If you need a low value resistor quickly, or happen to need one with a
temperature coefficient of resistance of +0.393%/°C its easy enough to make.

The first time I had to make a resistor, I was in an apartment in Bangkok, well more than an hour's ride and half an hour's walk to the nearest electronics component outlet. Basically, it would have been a half day trip to go out and look for a 0.1 ohm resistor that I needed for the
EDFET amplifier breadboard. I needed a ballast resistor to go between two emitter followers. Something small fraction of an ohm would do, so I reached for a spool of magnet wire. 

Above: The first time I needed to make a resistor.
The red axial leaded component is a 0.1 ohm copper wire

I like to use resistors as the winding form for these hand-made resistors. If you just take a resistor and wind a bunch of wire on it, you have made something with resistance, but it will also be a pretty good inductor. Using the winding method illustrated below will result in a low inductance for the resistor. Making the wire into a twisted pair assures better coupling between the wires, thus assuring lower overall inductance.

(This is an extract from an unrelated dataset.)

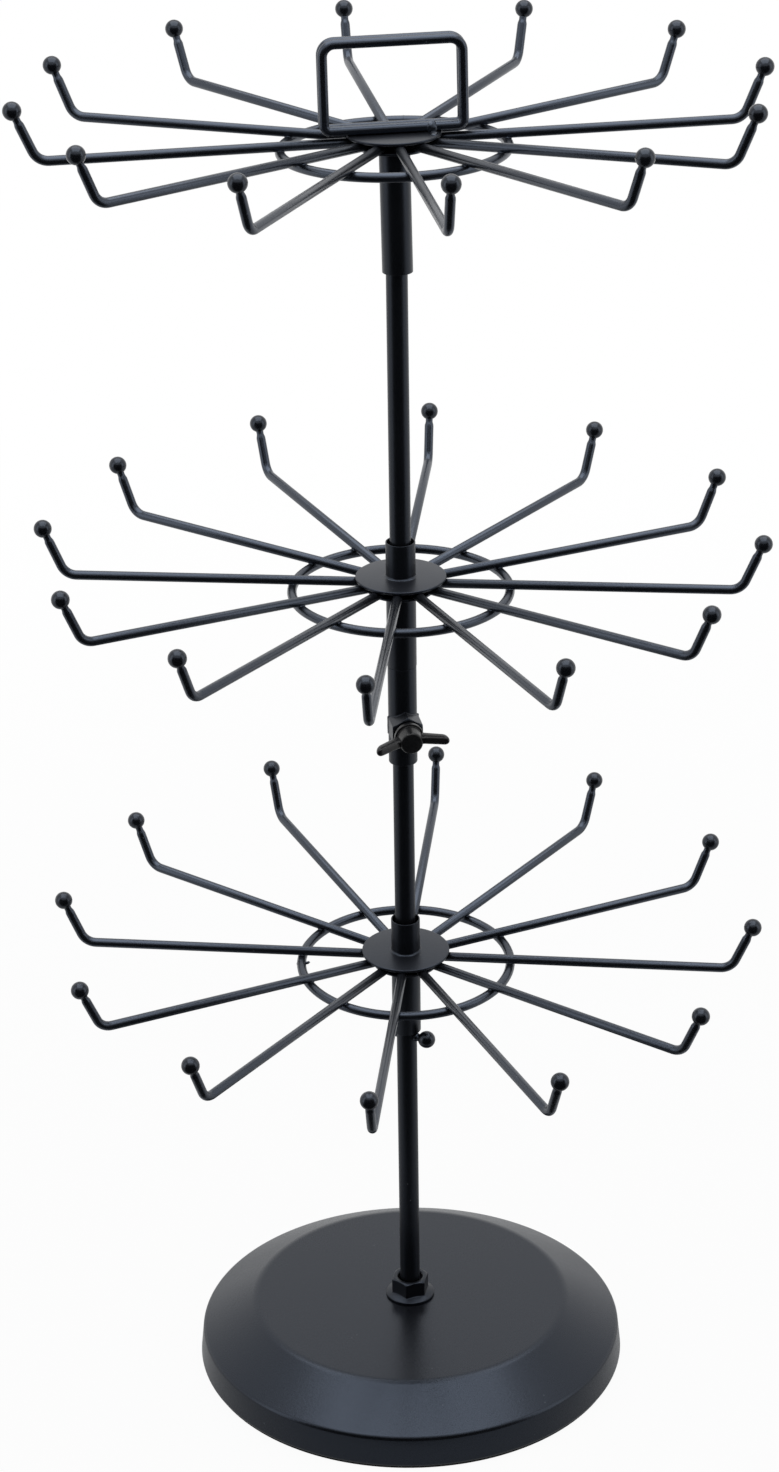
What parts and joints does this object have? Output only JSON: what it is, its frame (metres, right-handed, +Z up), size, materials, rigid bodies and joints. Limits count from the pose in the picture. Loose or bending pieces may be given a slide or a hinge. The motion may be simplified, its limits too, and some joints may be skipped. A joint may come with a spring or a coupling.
{
  "type": "jewellery display stand",
  "caption": "Revolving tabletop jewellery stand: tiers of ball-tipped wire hooks turn on a central post with a height clamp, a wire carrying handle and a weighted round base.",
  "frame": {"origin": "centre of the base's underside, on the surface that the stand rests on", "axes": "+Z up along the post; +X to the right and +Y away, seen from the side of the clamp screw"},
  "size_m": [0.3064, 0.3081, 0.6107],
  "materials": {
    "black_coated_steel": "satin",
    "gloss_black_balls": "gloss",
    "base_shell": "satin",
    "base_pad": "matte",
    "wing_head": "gloss"
  },
  "bodies": {
    "stand": {"base_body": "base_shell", "base_pad": "base_pad", "base_flange_nut": "black_coated_steel", "post": "black_coated_steel"},
    "bottom_tier": {"bottom_hooks": "black_coated_steel", "bottom_ball_tips": "gloss_black_balls", "bottom_ring": "black_coated_steel", "bottom_top_plate": "black_coated_steel", "bottom_lower_plate": "black_coated_steel", "bottom_sleeve": "black_coated_steel"},
    "middle_tier": {"middle_hooks": "black_coated_steel", "middle_ball_tips": "gloss_black_balls", "middle_ring": "black_coated_steel", "middle_top_plate": "black_coated_steel", "middle_lower_plate": "black_coated_steel", "middle_sleeve": "black_coated_steel"},
    "top_tier": {"top_hooks": "black_coated_steel", "top_ball_tips": "gloss_black_balls", "top_ring": "black_coated_steel", "top_top_plate": "black_coated_steel", "top_lower_plate": "black_coated_steel", "top_sleeve": "black_coated_steel", "handle_front_loop": "black_coated_steel", "handle_rear_loop": "black_coated_steel"},
    "height_collar": {"height_collar": "black_coated_steel", "collar_weld_nut": "black_coated_steel"},
    "clamp_screw": {"clamp_screw": "black_coated_steel"},
    "wing_head": {"wing_head": "wing_head"},
    "stop_pin": {"stop_pin": "black_coated_steel", "stop_pin_ball": "gloss_black_balls"}
  },
  "joints": [
    {"name": "bottom_tier_spin", "type": "hinge", "parent": "stand", "child": "bottom_tier", "pos_m": [0, 0, 0.19365], "axis": [0.0014, -0.0392, 0.9992], "continuous": true},
    {"name": "collar_height", "type": "slide", "parent": "stand", "child": "height_collar", "axis": [0, 0, 1], "range_m": [-0.07, 0.11]},
    {"name": "middle_tier_spin", "type": "hinge", "parent": "height_collar", "child": "middle_tier", "pos_m": [0, 0, 0.379], "axis": [0, 0, 1], "continuous": true},
    {"name": "top_tier_spin", "type": "hinge", "parent": "stand", "child": "top_tier", "pos_m": [0, 0, 0.54258], "axis": [-0.0131, 0.037, 0.9992], "continuous": true},
    {"name": "clamp_screw_travel", "type": "slide", "parent": "height_collar", "child": "clamp_screw", "axis": [0.1736, -0.9848, 0], "range_m": [0, 0.0025]},
    {"name": "clamp_screw_turn", "type": "hinge", "parent": "clamp_screw", "child": "wing_head", "pos_m": [0.00313, -0.01773, 0.3147], "axis": [0.1736, -0.9848, 0], "range_deg": [0, 720]},
    {"name": "stop_pin_pull", "type": "slide", "parent": "stand", "child": "stop_pin", "axis": [0.8829, -0.4695, 0], "range_m": [0, 0.024]}
  ],
  "couplings": [
    {"joint": "clamp_screw_travel", "follows": "clamp_screw_turn", "m_per_rad": 0.00019894}
  ]
}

Above: Low inductance winding method, illustrated and placed in the Public Domain by the Zureks.

The method applied in the example below can be extended to a wide range of resistance values. While you can get a given resistance with anywhere between a short thin wire and a long heavy wire, two things should be kept in mind: Long heavy wires will have a longer time constant, which may be a significant factor, depending up on the application, and long thin wires have lower fusing currents. Please check the wire tables for the wire you intend to use for fusing current.

For the purpose of illustration, the table below shows the resistances of some common copper wire sizes at room temperature (25°C).

AWG#                Area                 Ohms/meter
                    Square mm

22                  .320                 .0529

24                  .205                 .0891

25                  .162                 .105

28                  .081                 .213

30                  .051                 .338

32                  .032                 .537

36                  .0127                1.36

Notice that as the AWG (American Wire Gauge) size increases, the area of the wire decreases and the resistance also increases. Different wire diameters have different resistances per meter.

Below you can see how I made my low inductance, low power 0.1 ohm shunt current sensing shunt for a wattmeter that required an approximately 3300 ppm temperature coefficient to compensate for the temperature coefficient of the gain of a differential pair.

At 15 watts, the shunt will dissipate approximately 390 micro watts; I don't think self heating is going to be a large factor in accuracy. Having established that, let's get on with the design of the shunt.

AWG #30 copper wire has a resistance of approximately 103.7 milliohms per foot, or 3.40 milliohms per cm. This means that a 0.1 ohm resistor would require 34.0 cm of AWG #30 copper wire. I carefully measured 34 cm enameled magnet wire, leaving a few mm for soldering, most of which would be shorted to the wire leads.

  I then scraped the enamel from a few mm at each end for soldering and tinned the leads.

After tinning, I folded the wire to make it a pair of conductors that is shorted at one end, (where the loop is formed) and then twisted the pair until there were approximately 2 twists per centimeter.


At that point, I soldered the two ends to the leads of a 1/2 watt resistor. The resistor was to become the bobbin upon which the wire is to be wound. The value happened to be 11.5K ohms, but anything resistor of 100 ohms or higher would have worked fine.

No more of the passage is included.